The general public's perception of traders plays a very important role in trading. People generally discern two types of traders:

- The losers: Those who lose a large part or all of the capital invested.
- The winners: Those who drive a Porsche. This is the caricature trader who earns thousands of euros every month working from home without too much effort.

This simplistic image of traders is harmful for private traders. They come to believe that by trading, they will either make a fortune or raze their trading account.

If they fail, the loss of capital is almost considered normal, this is the lot of a losing trader.
If they can make some money, it is not enough. A good trader must earn a lot of money.

This distorted image puts pressure on traders to take ill-considered risks in their trading. Winning €100 doesn't interest them, what they want is to change their life. It doesn't matter if they have to risk all their capital to get there. Add to that the spirit of competition between traders who push them to take more risks to show that they are the best (we see this with trading competitions and even among seasoned traders). Greed and ego are nasty defects.

The risk linked to the choice of financial market



Depending on the market in which the trader invests, he accepts more or less risk. Forex, for example, is considered by individuals to be the riskiest market. Yet this is the market with the lowest volatility, far behind the commodity and equity markets. But there again, the trader's perception is distorted by a bad image, a preconceived idea implanted by the thousands of traders who have lost on Forex through the abusive use of leverage and mismanagement of their emotions.

It also annoys me deeply to see Forex criticized like this when it is a market like any other. Many people criticize it when they deserved to lose, by not listening to advice and thinking they are better than others. Losing money in trading when you're a novice is normal, but losing all your initial capital is not!!!! If you have lost all your capital, you have neglected risk management. Without money management, it is impossible to earn money in trading. The important thing is not to win all the time, but to try to last, (the time it takes to be well trained).

On the equity markets, it is amusing to observe that the behaviour of traders is different from that of Forex traders.

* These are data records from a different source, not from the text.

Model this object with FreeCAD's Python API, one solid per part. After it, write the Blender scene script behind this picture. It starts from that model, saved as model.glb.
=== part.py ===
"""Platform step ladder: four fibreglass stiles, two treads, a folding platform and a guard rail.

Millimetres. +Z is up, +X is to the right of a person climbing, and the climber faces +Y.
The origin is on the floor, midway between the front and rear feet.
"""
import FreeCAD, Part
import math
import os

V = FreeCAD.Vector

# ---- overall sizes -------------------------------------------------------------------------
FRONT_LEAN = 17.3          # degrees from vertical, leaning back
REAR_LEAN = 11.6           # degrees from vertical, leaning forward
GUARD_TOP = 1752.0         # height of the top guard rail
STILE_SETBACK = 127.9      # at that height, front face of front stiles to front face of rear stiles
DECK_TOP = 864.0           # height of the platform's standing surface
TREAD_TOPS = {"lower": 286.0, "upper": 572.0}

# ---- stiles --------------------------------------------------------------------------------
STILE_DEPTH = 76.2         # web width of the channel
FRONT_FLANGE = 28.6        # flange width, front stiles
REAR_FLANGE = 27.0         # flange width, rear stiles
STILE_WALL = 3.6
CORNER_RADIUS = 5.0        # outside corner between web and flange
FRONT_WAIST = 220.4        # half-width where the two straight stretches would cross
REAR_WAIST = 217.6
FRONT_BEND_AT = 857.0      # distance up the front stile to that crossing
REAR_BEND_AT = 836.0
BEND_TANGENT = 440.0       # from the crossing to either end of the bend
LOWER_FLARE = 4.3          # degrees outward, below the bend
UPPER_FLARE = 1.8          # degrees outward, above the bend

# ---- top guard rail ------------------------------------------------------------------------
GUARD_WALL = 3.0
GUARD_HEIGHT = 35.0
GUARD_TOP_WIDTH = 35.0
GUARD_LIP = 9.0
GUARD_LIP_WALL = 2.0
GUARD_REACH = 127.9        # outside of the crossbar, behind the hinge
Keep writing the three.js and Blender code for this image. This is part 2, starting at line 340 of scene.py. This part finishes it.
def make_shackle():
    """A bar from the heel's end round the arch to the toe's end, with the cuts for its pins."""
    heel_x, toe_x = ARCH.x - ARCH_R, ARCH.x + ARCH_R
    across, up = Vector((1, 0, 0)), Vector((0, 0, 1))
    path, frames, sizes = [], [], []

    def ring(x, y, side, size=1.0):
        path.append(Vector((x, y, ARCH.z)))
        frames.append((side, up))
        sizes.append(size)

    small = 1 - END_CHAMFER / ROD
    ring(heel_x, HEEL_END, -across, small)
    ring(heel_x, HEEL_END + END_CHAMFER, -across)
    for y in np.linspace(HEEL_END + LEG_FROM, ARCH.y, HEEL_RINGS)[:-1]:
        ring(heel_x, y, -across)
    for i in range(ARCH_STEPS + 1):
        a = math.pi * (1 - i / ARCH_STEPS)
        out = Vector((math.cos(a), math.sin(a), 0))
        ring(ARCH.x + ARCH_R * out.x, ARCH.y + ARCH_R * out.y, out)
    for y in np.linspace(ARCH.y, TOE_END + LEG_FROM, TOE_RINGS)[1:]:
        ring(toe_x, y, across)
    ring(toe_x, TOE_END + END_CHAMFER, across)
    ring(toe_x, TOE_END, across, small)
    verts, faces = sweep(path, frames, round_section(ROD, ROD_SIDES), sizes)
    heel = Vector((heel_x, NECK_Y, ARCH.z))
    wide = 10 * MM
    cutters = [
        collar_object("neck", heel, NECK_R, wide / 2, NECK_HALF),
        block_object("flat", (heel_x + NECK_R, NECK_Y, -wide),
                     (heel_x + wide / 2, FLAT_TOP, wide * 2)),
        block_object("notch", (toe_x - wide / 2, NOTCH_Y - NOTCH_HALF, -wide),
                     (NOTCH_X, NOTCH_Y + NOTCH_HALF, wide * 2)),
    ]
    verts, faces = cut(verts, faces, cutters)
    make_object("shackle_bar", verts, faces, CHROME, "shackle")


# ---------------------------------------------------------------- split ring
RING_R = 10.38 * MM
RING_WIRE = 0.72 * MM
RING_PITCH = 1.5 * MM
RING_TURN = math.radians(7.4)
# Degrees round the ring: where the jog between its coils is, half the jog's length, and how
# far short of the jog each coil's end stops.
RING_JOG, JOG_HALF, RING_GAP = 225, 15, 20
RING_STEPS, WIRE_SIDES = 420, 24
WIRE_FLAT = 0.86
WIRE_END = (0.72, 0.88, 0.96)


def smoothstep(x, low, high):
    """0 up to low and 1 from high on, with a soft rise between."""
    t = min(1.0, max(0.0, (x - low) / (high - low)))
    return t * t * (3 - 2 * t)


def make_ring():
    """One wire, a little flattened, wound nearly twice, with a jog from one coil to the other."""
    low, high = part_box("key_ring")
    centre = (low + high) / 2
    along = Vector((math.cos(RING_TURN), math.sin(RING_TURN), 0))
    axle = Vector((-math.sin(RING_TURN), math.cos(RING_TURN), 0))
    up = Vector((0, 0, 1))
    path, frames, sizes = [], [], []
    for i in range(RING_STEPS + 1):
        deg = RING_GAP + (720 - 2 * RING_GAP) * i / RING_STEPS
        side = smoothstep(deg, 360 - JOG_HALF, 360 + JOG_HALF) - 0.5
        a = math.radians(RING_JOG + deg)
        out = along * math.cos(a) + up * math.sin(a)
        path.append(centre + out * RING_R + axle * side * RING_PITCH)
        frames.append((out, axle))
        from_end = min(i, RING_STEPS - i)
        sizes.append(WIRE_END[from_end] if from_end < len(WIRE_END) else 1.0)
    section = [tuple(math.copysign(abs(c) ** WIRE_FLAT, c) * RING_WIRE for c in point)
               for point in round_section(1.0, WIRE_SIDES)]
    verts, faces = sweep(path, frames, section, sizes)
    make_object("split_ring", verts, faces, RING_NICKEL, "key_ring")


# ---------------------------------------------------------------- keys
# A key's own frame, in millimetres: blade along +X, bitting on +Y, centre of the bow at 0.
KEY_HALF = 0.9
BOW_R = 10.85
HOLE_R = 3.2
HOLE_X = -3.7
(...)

On shares, losing all your capital is not allowed. Each investor sets a different loss threshold and the notion of risk/return is more entrenched. Why allow yourself to lose all your capital on Forex and only part on equities?

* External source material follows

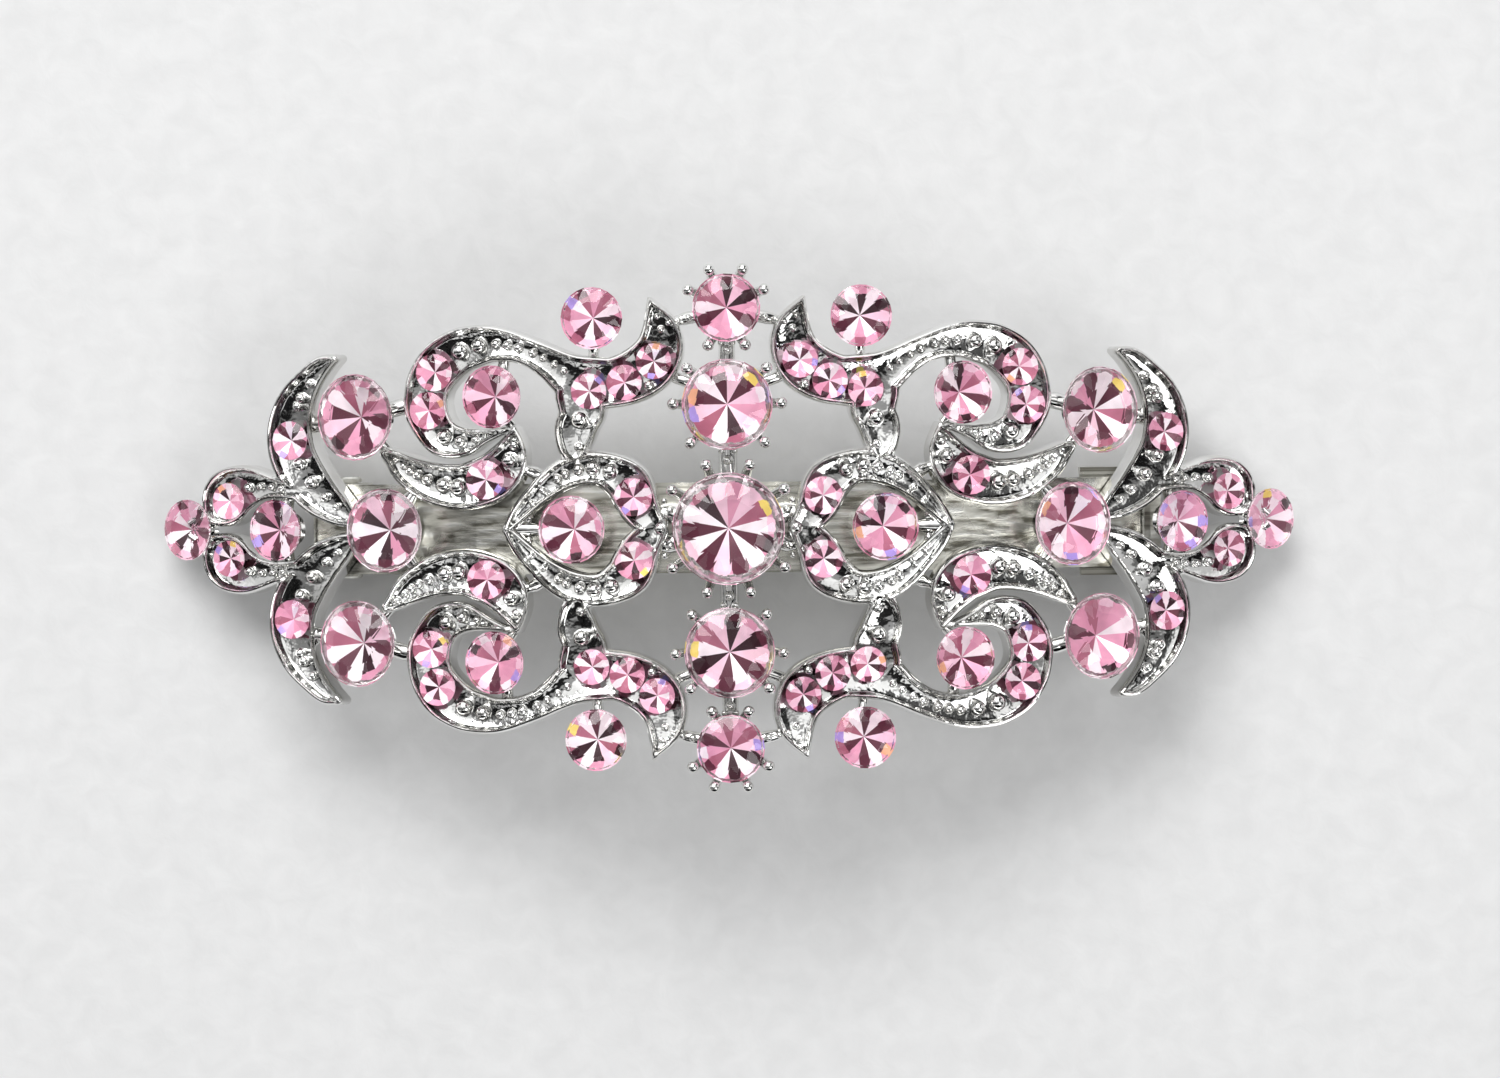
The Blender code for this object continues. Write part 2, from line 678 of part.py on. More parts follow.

There is no intelligent answer to this question (I myself made a distinction between each market when I was a beginner). All this comes once again from the image that we perceive of this or that market, the image that society gives them.

The risk related to the financial products traded



Not all financial products carry the same trading risk. Some are riskier than others but in the majority of cases, it is possible to have acceptable and controlled risk. Acceptable risk is not allowing yourself to lose all your capital, it is finding a level of risk that doesn’t eat into your trading account too much if the trade goes wrong. I am talking about a risk between 0.5 and 2% per trade.

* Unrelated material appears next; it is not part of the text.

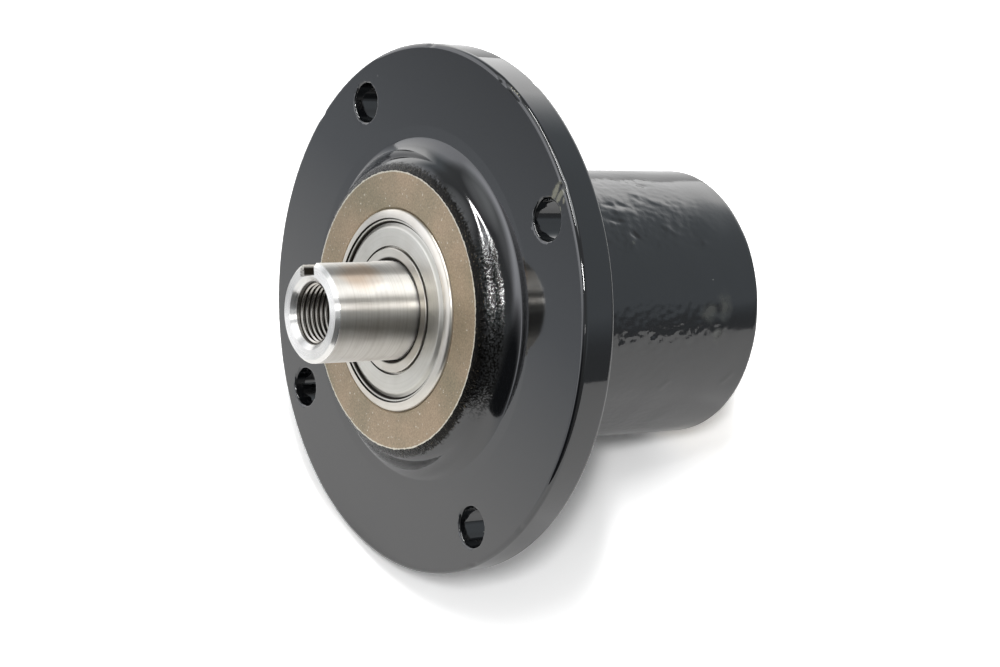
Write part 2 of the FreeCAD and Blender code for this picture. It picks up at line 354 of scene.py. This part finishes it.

Novice traders often only think about the possibility of winning, but it is also important to consider that a trade is going badly. You can do the best analysis in the world, it's the market that decides. Losing trades are part of trading, even for the best of us.

The first thing new traders often look at when choosing a financial product is the leverage available. The larger it is, the more investors it attracts. Brokers understand this well. That's why Forex and CFDs are booming. Leverage is considered a friend even though it is one of the trader's worst enemies.

Conclusion



Trading is a risky business but no more so than any other investment. If a trader imposes strict money management on himself, it is impossible for him to lose all of his capital. What makes trading dangerous is the way traders perceive the financial markets. We get rich or we lose everything! That's not true! If you scrupulously respect money management rules, trading is no riskier than investing in buildings. By buying a house, you can suffer a collapse in the real estate market and there is nothing you can do about it. Trading offers you the possibility of protecting yourself against risks but you just need to have the will to impose certain rules. Trading becomes risky due to misuse of the tools available to traders.